Stated problem: Using the records that follow, copy every line containing the word "this".
━━ Provided records ━━
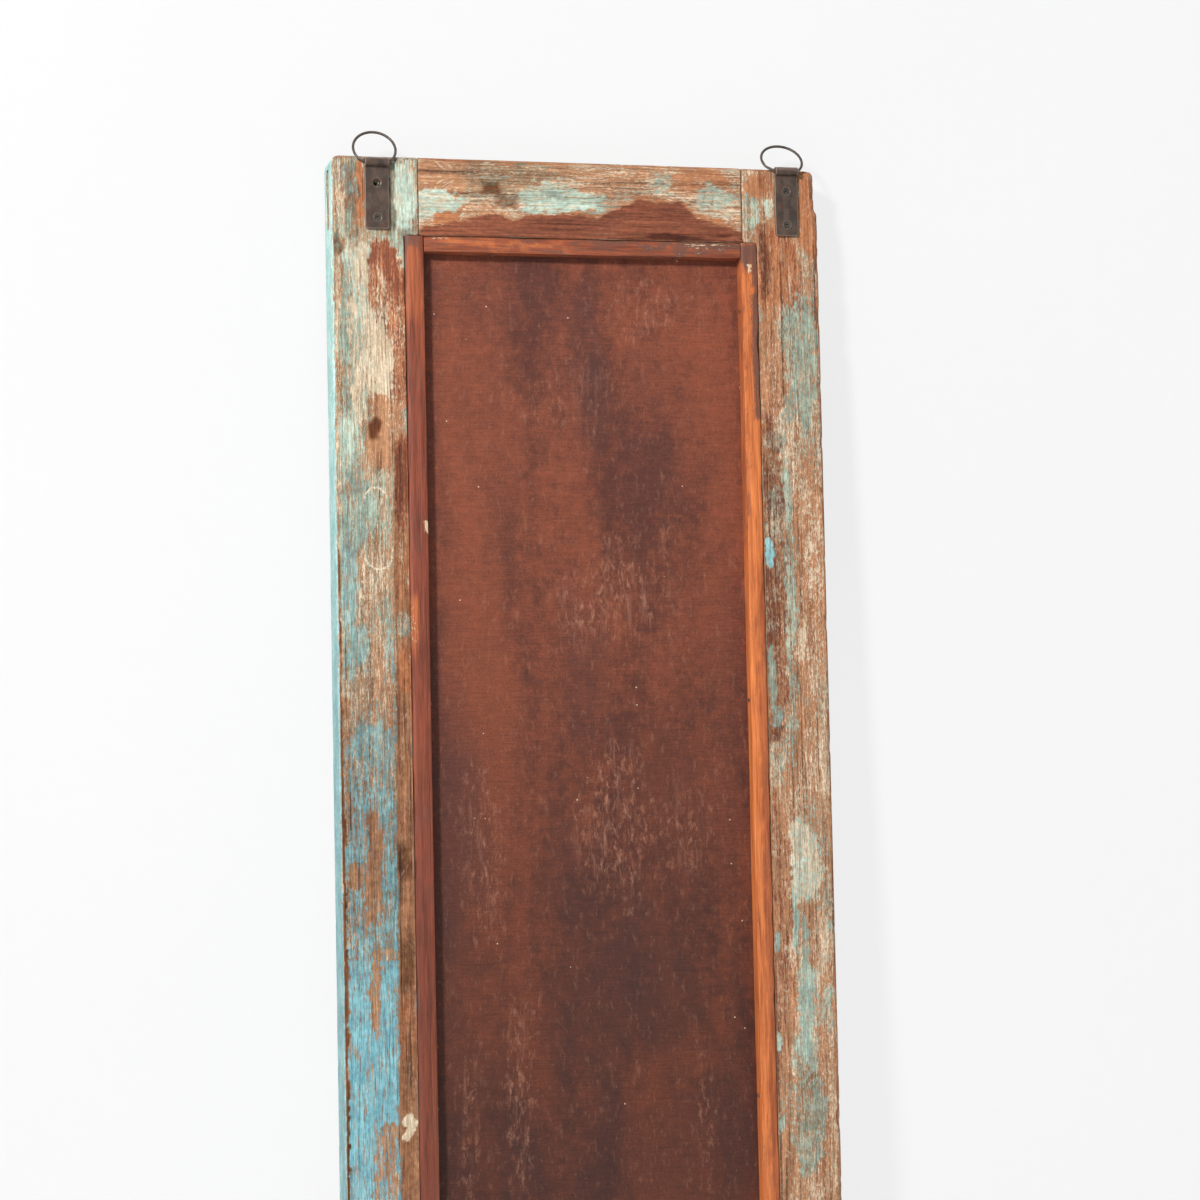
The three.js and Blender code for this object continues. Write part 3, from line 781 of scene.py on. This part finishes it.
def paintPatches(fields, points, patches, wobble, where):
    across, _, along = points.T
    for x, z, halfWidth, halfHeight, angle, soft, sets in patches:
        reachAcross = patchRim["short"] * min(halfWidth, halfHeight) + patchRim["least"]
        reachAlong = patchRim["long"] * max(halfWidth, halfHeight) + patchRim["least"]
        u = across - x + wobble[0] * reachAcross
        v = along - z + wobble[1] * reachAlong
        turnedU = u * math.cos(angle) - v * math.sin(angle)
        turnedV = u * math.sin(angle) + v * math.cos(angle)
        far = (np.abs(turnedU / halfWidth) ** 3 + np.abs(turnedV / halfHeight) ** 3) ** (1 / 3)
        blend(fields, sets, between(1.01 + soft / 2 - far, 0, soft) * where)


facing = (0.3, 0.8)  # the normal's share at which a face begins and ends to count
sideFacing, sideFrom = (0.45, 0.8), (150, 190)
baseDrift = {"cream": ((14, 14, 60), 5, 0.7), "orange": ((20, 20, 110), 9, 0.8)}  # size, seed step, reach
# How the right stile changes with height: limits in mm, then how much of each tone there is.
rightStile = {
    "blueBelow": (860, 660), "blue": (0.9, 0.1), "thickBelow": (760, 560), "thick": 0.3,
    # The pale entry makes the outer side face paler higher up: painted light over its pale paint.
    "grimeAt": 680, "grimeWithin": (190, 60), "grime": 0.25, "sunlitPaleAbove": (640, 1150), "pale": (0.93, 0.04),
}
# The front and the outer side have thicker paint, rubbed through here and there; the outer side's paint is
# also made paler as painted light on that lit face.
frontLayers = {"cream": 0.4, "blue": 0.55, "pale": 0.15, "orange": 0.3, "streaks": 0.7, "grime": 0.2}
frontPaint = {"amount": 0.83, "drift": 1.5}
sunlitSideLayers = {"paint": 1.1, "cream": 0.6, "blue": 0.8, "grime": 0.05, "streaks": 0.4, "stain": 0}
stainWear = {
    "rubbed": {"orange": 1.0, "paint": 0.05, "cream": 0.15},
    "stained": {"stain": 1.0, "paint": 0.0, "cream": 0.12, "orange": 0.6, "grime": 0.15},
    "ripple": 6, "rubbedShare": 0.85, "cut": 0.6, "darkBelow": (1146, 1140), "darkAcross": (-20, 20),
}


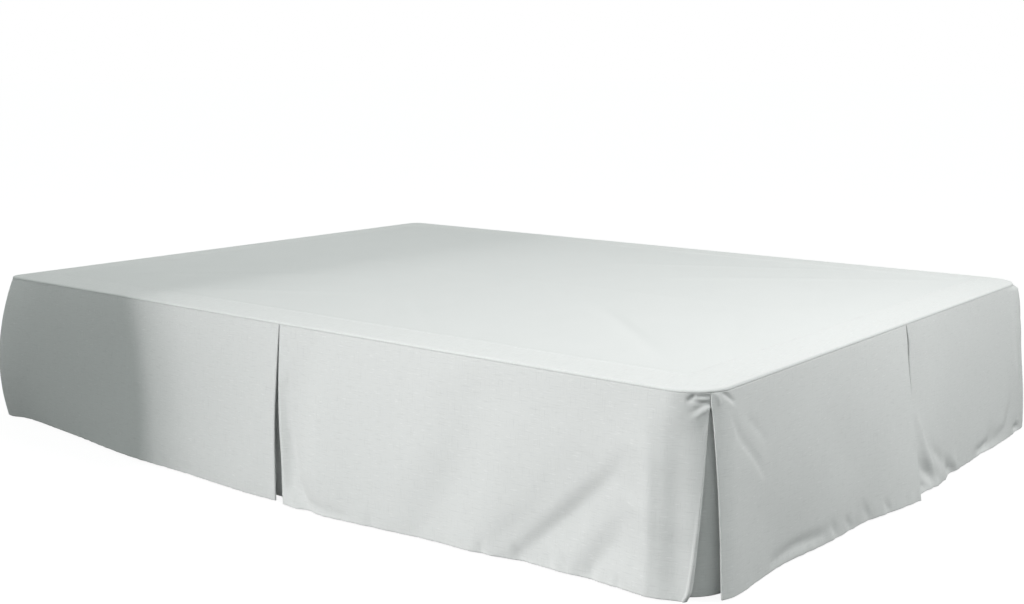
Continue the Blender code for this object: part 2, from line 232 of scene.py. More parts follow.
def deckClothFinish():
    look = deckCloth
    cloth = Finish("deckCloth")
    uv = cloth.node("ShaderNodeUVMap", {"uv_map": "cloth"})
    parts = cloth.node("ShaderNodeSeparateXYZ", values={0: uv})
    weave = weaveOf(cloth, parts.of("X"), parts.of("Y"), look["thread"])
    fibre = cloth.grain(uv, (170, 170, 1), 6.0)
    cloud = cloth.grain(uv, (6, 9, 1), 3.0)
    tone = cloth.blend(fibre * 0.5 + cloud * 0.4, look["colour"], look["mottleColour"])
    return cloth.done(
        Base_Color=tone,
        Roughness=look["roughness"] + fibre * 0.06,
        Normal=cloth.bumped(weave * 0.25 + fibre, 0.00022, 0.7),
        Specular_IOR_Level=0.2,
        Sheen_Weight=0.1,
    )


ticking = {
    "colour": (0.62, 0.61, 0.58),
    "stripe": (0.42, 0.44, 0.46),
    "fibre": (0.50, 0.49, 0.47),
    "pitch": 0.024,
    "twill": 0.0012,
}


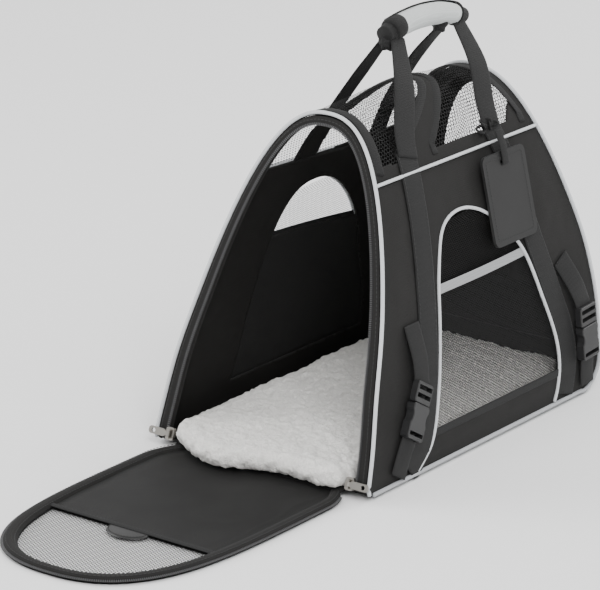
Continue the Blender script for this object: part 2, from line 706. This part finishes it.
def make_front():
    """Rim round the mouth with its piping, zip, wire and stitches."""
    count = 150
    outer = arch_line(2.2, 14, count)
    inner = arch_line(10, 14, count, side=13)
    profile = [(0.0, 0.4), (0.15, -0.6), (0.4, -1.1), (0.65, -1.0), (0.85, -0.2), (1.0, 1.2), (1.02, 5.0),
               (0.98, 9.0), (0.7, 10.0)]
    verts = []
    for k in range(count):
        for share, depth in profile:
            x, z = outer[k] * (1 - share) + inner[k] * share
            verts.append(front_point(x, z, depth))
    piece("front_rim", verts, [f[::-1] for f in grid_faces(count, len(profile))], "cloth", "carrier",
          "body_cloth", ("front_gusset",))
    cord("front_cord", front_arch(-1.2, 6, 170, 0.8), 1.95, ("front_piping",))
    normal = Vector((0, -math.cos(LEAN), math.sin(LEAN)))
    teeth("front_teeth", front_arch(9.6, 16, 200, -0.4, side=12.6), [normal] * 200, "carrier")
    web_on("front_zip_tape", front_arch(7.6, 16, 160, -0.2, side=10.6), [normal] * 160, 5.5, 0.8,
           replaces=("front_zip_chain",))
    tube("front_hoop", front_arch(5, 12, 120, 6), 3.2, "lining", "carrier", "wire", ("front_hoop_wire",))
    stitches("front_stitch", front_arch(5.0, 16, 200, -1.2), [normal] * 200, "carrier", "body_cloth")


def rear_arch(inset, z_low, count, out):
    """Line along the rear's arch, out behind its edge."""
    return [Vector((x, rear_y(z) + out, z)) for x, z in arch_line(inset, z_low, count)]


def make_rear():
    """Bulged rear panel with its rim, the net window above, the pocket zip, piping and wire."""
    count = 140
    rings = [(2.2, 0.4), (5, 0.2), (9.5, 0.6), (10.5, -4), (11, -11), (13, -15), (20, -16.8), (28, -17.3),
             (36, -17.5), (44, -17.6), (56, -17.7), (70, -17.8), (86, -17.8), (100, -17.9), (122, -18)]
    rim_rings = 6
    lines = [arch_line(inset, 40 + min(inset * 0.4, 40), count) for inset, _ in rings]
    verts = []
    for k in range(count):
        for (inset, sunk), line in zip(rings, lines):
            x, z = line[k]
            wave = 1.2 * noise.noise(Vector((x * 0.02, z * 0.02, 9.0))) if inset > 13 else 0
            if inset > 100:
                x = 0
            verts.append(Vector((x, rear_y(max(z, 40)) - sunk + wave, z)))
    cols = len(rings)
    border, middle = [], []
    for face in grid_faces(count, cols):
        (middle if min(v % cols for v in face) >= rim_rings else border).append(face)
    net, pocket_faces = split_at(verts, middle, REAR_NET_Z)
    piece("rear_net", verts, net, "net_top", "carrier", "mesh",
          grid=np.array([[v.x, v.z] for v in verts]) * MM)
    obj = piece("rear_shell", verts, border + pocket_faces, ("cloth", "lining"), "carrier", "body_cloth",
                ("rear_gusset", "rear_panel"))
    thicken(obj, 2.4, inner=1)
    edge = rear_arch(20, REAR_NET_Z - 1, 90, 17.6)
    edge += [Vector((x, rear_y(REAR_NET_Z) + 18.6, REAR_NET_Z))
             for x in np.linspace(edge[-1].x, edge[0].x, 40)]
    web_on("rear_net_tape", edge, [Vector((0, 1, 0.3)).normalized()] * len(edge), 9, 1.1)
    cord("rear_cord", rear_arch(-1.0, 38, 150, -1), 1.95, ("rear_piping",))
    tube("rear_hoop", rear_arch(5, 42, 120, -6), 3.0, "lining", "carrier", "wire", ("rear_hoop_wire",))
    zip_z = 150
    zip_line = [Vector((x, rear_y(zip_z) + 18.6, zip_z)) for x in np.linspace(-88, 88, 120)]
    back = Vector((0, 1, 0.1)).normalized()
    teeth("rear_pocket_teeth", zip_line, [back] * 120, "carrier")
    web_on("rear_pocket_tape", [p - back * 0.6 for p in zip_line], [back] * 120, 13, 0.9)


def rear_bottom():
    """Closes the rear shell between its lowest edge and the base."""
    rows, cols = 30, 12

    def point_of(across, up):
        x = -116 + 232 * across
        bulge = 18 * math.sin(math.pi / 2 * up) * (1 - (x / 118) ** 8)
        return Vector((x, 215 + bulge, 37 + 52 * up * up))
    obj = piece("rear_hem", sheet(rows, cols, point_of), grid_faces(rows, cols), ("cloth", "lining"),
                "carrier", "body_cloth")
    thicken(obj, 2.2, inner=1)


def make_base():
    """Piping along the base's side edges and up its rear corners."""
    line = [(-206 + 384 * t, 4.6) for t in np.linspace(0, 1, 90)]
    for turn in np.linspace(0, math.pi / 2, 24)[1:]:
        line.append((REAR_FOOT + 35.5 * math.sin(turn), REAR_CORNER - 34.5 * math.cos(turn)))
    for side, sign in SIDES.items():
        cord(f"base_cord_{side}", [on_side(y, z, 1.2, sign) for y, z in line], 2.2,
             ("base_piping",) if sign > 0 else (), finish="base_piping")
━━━
Solved problem:
The three.js and Blender code for this object continues. Write part 3, from line 781 of scene.py on. This part finishes it.
Continue the Blender code for this object: part 2, from line 232 of scene.py. More parts follow.
Continue the Blender script for this object: part 2, from line 706. This part finishes it.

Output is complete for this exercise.